Finding Games Worth Writing About

The Delinquents Who Live Under the School

Fire Emblem is a dense and originally impenetrable series that has waxed,  waned, and waxed again within its lifetime. What started as a series of Japan-only turn-based strategy games with proto-roguelike character deaths turned into a cornerstone of the Smash Bros. roster that grew and grew. From time to time, a new swordsperson  would be added to the joy of a vocal subset of people, but mostly silence from someone like me, a weirdo who wanted best girl and magical genie Shantae to be playable.  While Fire Emblem’s mascot character Marth has been a go-to name for fictional characters and online usernames for me in the past, that was more  my admiration for videogame and anime boys/men with headbands (worth its own piece) than for love of an 11th century medieval game about soft-resetting because the new mage got KO’d in her first fight and how the power of comrades can beat any evil dragon.
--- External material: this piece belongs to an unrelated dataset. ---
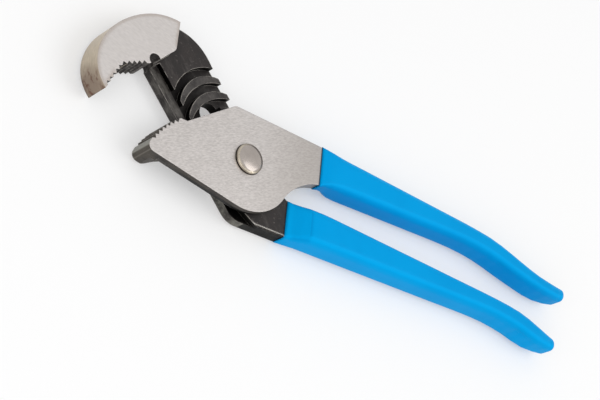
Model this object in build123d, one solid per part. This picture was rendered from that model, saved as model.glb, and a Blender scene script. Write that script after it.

Fire Emblem became the place of keychains and fan art of specific characters and wanting them to smooch each other or the protagonist self-insert. A fanaticism that eluded me because my only experience was with the older games. Until I met the Ashen Wolves, a crew of paid DLC characters for the series equivalent to Mad Max: Fury Road, Three Houses

Groundwork, or better yet, underground work is needed to discuss the Ashen Wolves and their fictional lives. Cindered Shadows is a stand-alone campaign that follows protagonist Byleth, the heads of the three different dorm houses, and a few respective house stragglers who collectively investigate a series of hidden tunnels beneath their school/church, the Garreg Mach Monastery. The group is attacked by the Ashen Wolves, a secret fourth class of students who were expelled from the school for various extra-legal reasons, who later become allies. Boastful muscleman Balthus von Albrecht, cackling witch Constance von Nuvelle, and dower human experiment Hapi are led by cut-throat twink Yuri Leclerc to support the other outcasts and vagrants of the Abyss, a town cut off from the above-ground society. In a game series that became synonymous with character appreciation (or simply character gushing), I finally received my own crew of cool kids.